Purges and Production:
Soviet Economic
Growth, 1928-1940
by Barbara G. Katz
Off-campus link for NYU students/faculty/staff
Abstract
Did preparations for the Second World War account for the precipitous
drop in the growth rate of Soviet industrial production from 10-12 percent per
annum in the period 1928-1937 to only 2-3 percent per annum in the period
1937-1940? According to some who study the Soviet economy the answer is
"yes." This view has been succinctly expressed by Stanley Cohn:
"After 1937, the rising spectre of Hitler forced the Soviet leadership to
shift resources into armaments on a massive scale.

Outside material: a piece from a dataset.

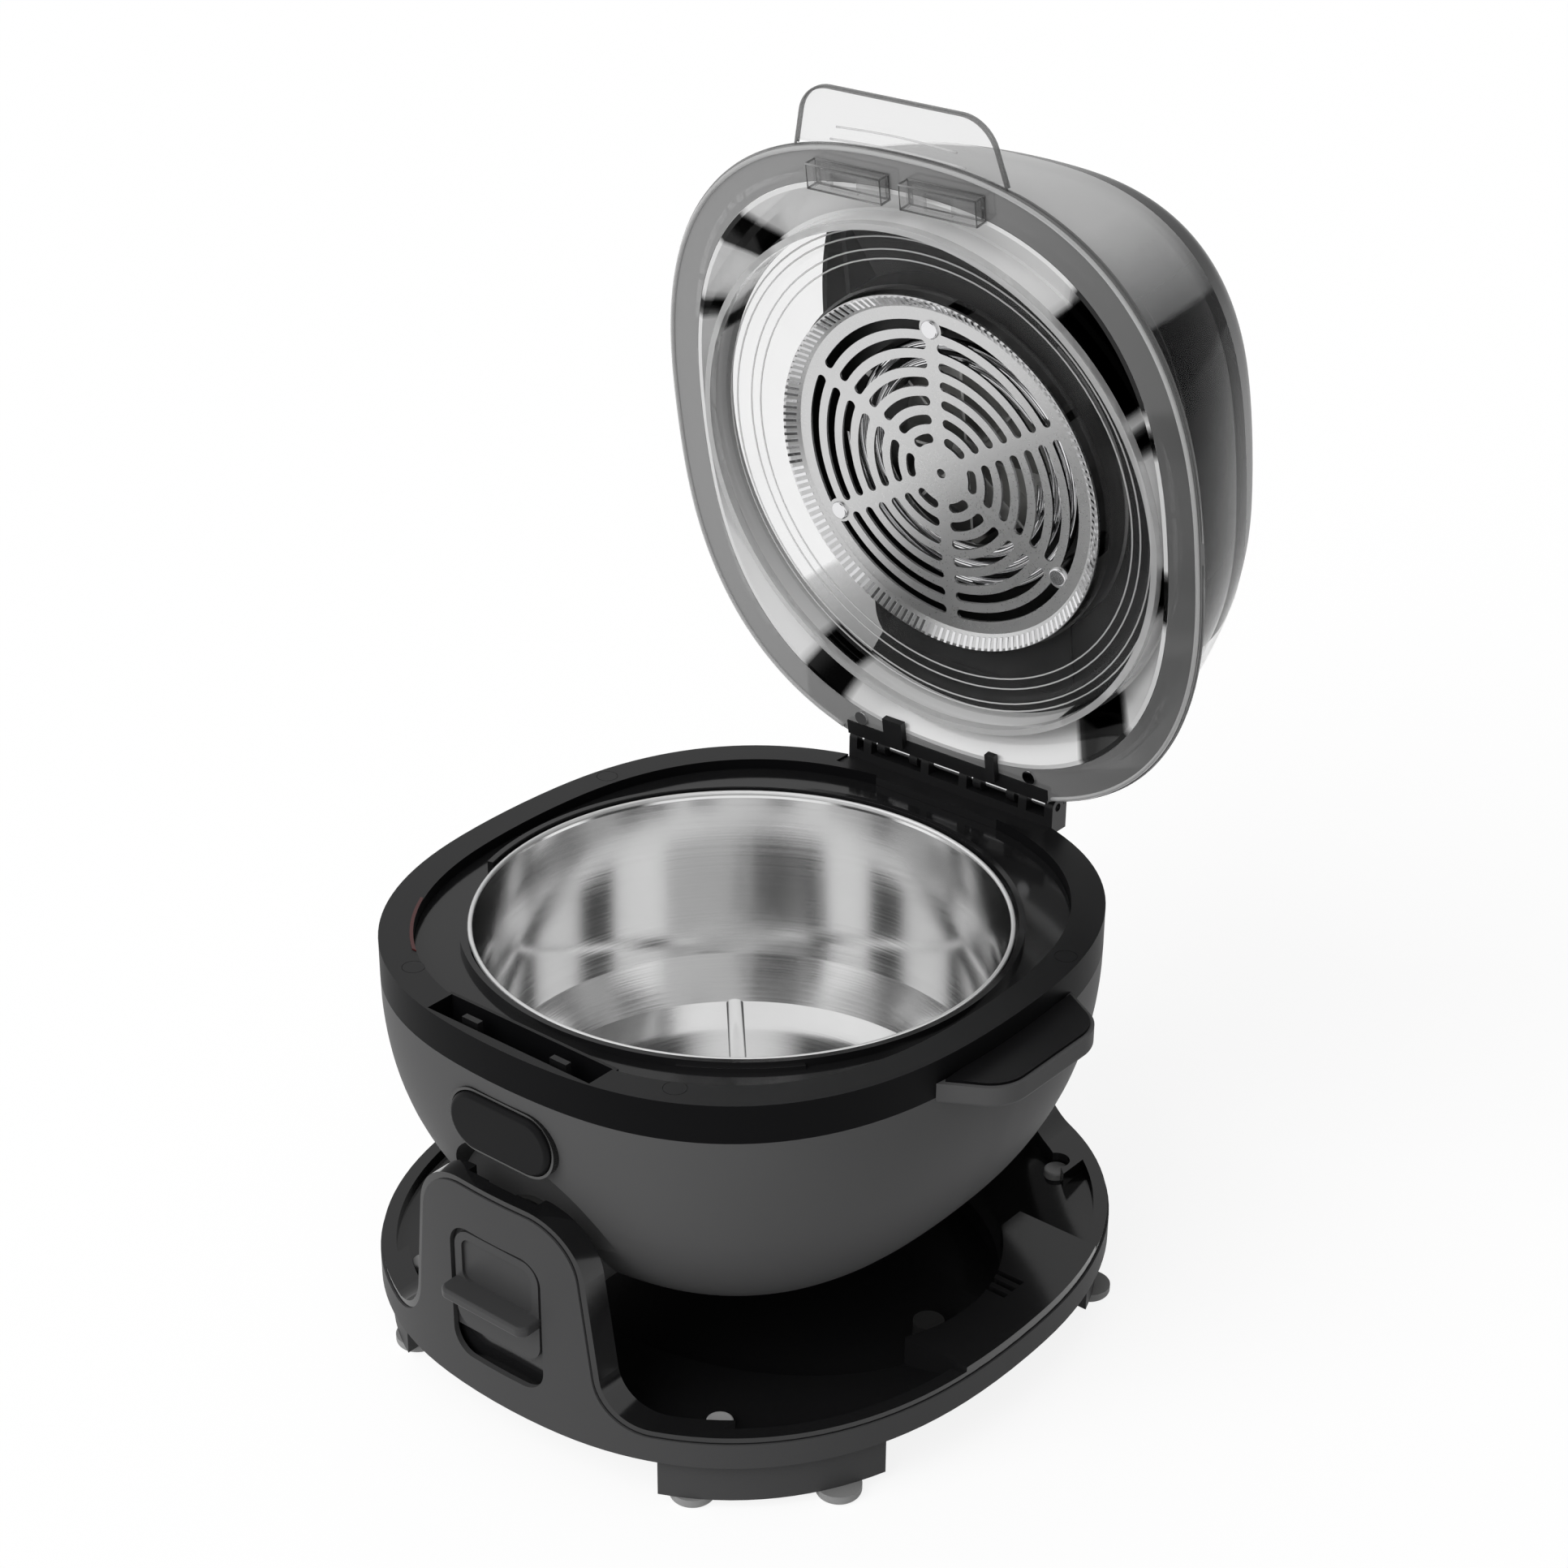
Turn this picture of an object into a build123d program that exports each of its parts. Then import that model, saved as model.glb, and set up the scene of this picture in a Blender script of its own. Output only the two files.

As a result, the growth rate
fell drastically to 3.6 percent per year between 1937 and 1940." Such a
sequence of events, however, has never been empirically demonstrated. The
purpose of this paper is to investigate formally the validity of this
explanation, via aggregate production functions, particularly of the CES
(constant elasticity of substitution) variety, as well as to explore an
alternative hypothesis, espoused, among others, by Naum Jasny, Alec Nove and
Warren Nutter. This hypothesis stresses a domestic factor as the major
contributor to the disruption in industrial production: namely, the impact of
Stalin's terror in the form of chaos-producing political purges.